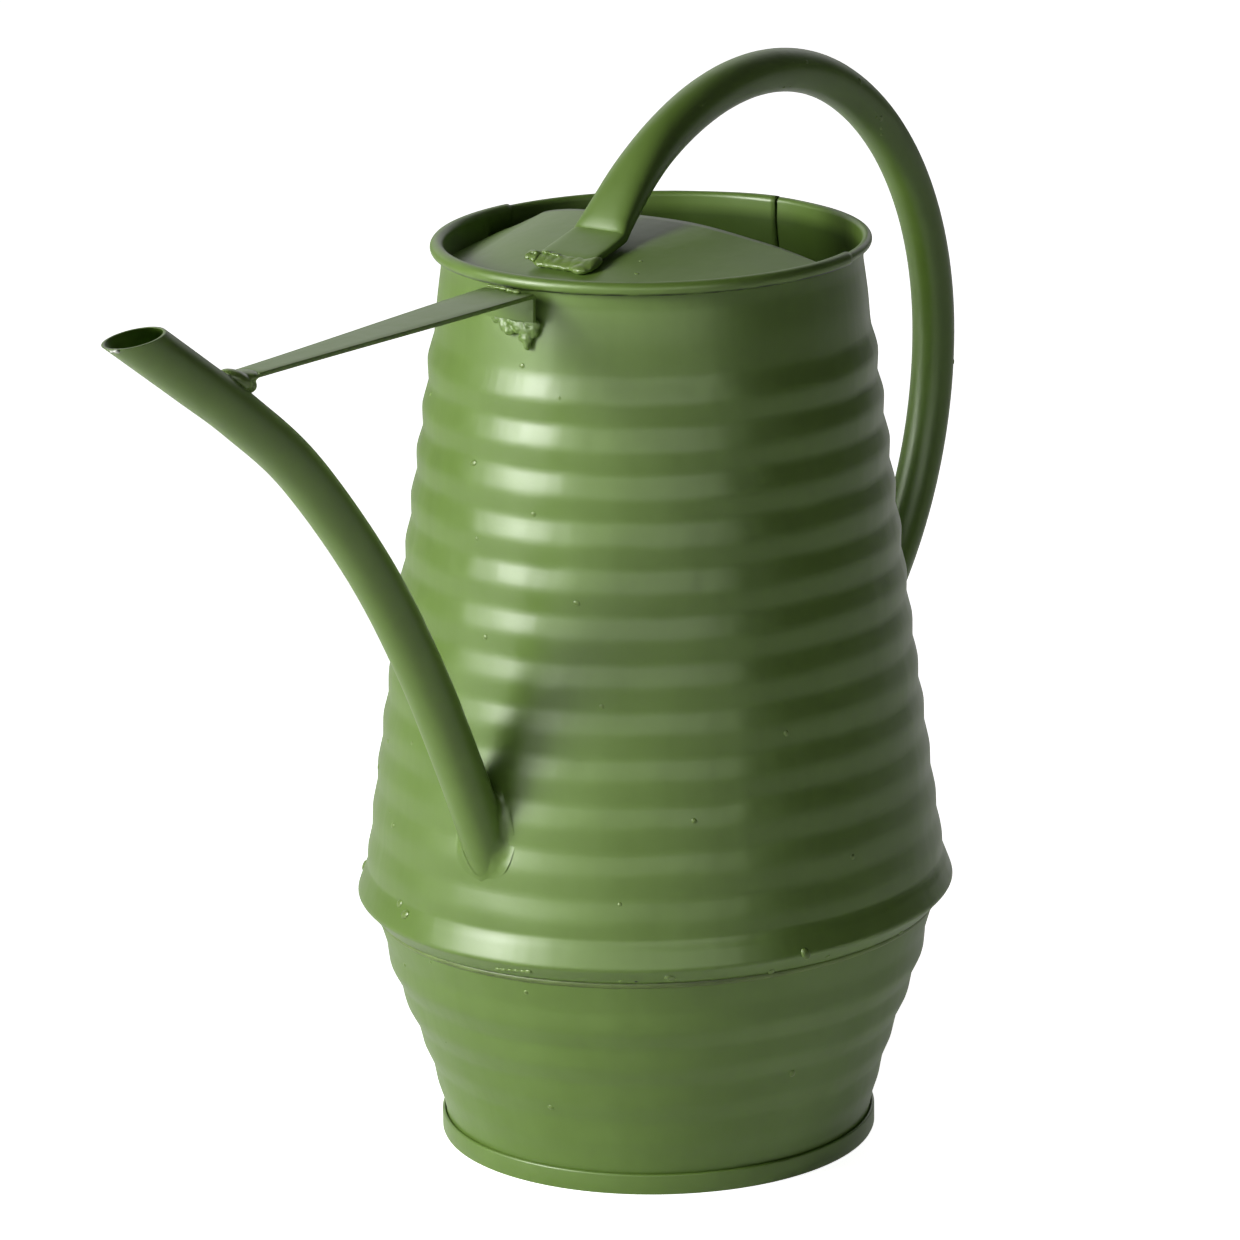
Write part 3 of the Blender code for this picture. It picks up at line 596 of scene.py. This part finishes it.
def make_cover(coat):
    """Plate pressed over the spout half of the mouth, its flange rolled round the rim's curl."""
    flange = arc(RIM_RADIUS, RIM_Z, COVER_FLANGE, -60, 180, 26)
    plate_rows, low_dip = 30, 0.2990
    points, faces = [], []
    step = 1.25
    columns = [-100 + step * i for i in range(int(200 / step) + 1)]
    rows = len(flange) + 1 + plate_rows
    for degrees in columns:
        turn = math.radians(degrees)
        side = math.sin(turn)
        end_z = low_dip if side > 0 else 0.3058
        foot_z = 0.3018 + (end_z - 0.3018) * side * side
        for radius, z in flange:
            points.append(round_axis(radius, turn, z))
        foot_side = COVER_WALL * side
        foot_ahead = COVER_WALL * math.cos(turn)
        points.append(at(foot_ahead, foot_z, foot_side))
        for row in range(1, plate_rows + 1):
            part = (row / plate_rows) ** 0.92
            z = foot_z + (cover_edge(foot_side) - foot_z) * (0.88 * part + 0.12
                    * math.sin(part * math.pi / 2))
            points.append(at(foot_ahead * (1.0 - part), z, foot_side))
    for column, degrees in enumerate(columns[:-1]):
        last = rows - 1 if -90 <= degrees < 90 else len(flange)
        for row in range(last):
            here = column * rows + row
            faces.append((here, here + 1, here + rows + 1, here + rows))
    mesh = mesh_from("half_cover_plate", points, faces)
    work = bmesh.new()
    work.from_mesh(mesh)
    bmesh.ops.remove_doubles(work, verts=work.verts, dist=0.00001)
    loose = [vertex for vertex in work.verts if not vertex.link_faces]
    bmesh.ops.delete(work, geom=loose, context="VERTS")
    work.to_mesh(mesh)
    work.free()
    # painted shade: the flange's lowest outer edge is marked so the finish darkens it like the shade under
    # the rim's bead
    under = mesh.attributes.new("trough", "FLOAT", "POINT")
    for vertex in mesh.vertices:
        outside = math.hypot(vertex.co.x - AXIS_X, vertex.co.y) > RIM_RADIUS + 0.0008
        under.data[vertex.index].value = ease(0.0009, 0.0017, RIM_Z - vertex.co.z) if outside else 0.0
    cover = add_object("half_cover_plate", lean(soften(mesh, 50)))
    sheet(cover, COVER_SHEET)
    cover.modifiers["sheet"].use_even_offset = False
    return finish_piece(cover, coat, "green_enamel", "half_cover")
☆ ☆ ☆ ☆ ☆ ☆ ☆
● Directions
Quote the material exactly, leaving nothing out.

● Solved exercise
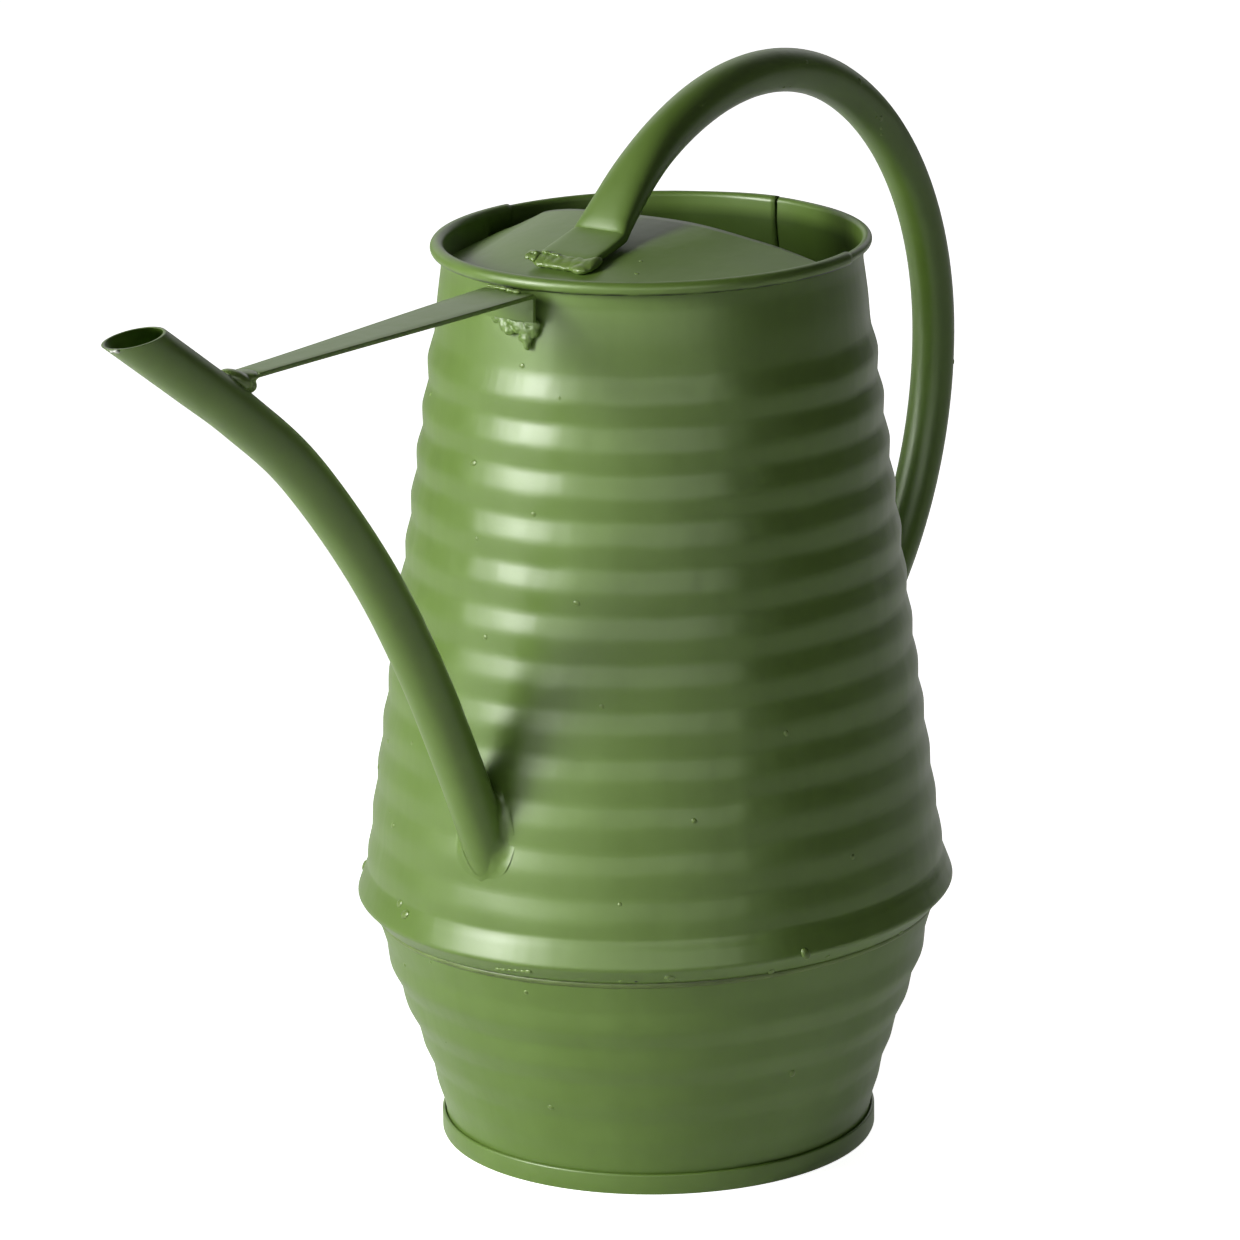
Write part 3 of the Blender code for this picture. It picks up at line 596 of scene.py. This part finishes it.
def make_cover(coat):
    """Plate pressed over the spout half of the mouth, its flange rolled round the rim's curl."""
    flange = arc(RIM_RADIUS, RIM_Z, COVER_FLANGE, -60, 180, 26)
    plate_rows, low_dip = 30, 0.2990
    points, faces = [], []
    step = 1.25
    columns = [-100 + step * i for i in range(int(200 / step) + 1)]
    rows = len(flange) + 1 + plate_rows
    for degrees in columns:
        turn = math.radians(degrees)
        side = math.sin(turn)
        end_z = low_dip if side > 0 else 0.3058
        foot_z = 0.3018 + (end_z - 0.3018) * side * side
        for radius, z in flange:
            points.append(round_axis(radius, turn, z))
        foot_side = COVER_WALL * side
        foot_ahead = COVER_WALL * math.cos(turn)
        points.append(at(foot_ahead, foot_z, foot_side))
        for row in range(1, plate_rows + 1):
            part = (row / plate_rows) ** 0.92
            z = foot_z + (cover_edge(foot_side) - foot_z) * (0.88 * part + 0.12
                    * math.sin(part * math.pi / 2))
            points.append(at(foot_ahead * (1.0 - part), z, foot_side))
    for column, degrees in enumerate(columns[:-1]):
        last = rows - 1 if -90 <= degrees < 90 else len(flange)
        for row in range(last):
            here = column * rows + row
            faces.append((here, here + 1, here + rows + 1, here + rows))
    mesh = mesh_from("half_cover_plate", points, faces)
    work = bmesh.new()
    work.from_mesh(mesh)
    bmesh.ops.remove_doubles(work, verts=work.verts, dist=0.00001)
    loose = [vertex for vertex in work.verts if not vertex.link_faces]
    bmesh.ops.delete(work, geom=loose, context="VERTS")
    work.to_mesh(mesh)
    work.free()
    # painted shade: the flange's lowest outer edge is marked so the finish darkens it like the shade under
    # the rim's bead
    under = mesh.attributes.new("trough", "FLOAT", "POINT")
    for vertex in mesh.vertices:
        outside = math.hypot(vertex.co.x - AXIS_X, vertex.co.y) > RIM_RADIUS + 0.0008
        under.data[vertex.index].value = ease(0.0009, 0.0017, RIM_Z - vertex.co.z) if outside else 0.0
    cover = add_object("half_cover_plate", lean(soften(mesh, 50)))
    sheet(cover, COVER_SHEET)
    cover.modifiers["sheet"].use_even_offset = False
    return finish_piece(cover, coat, "green_enamel", "half_cover")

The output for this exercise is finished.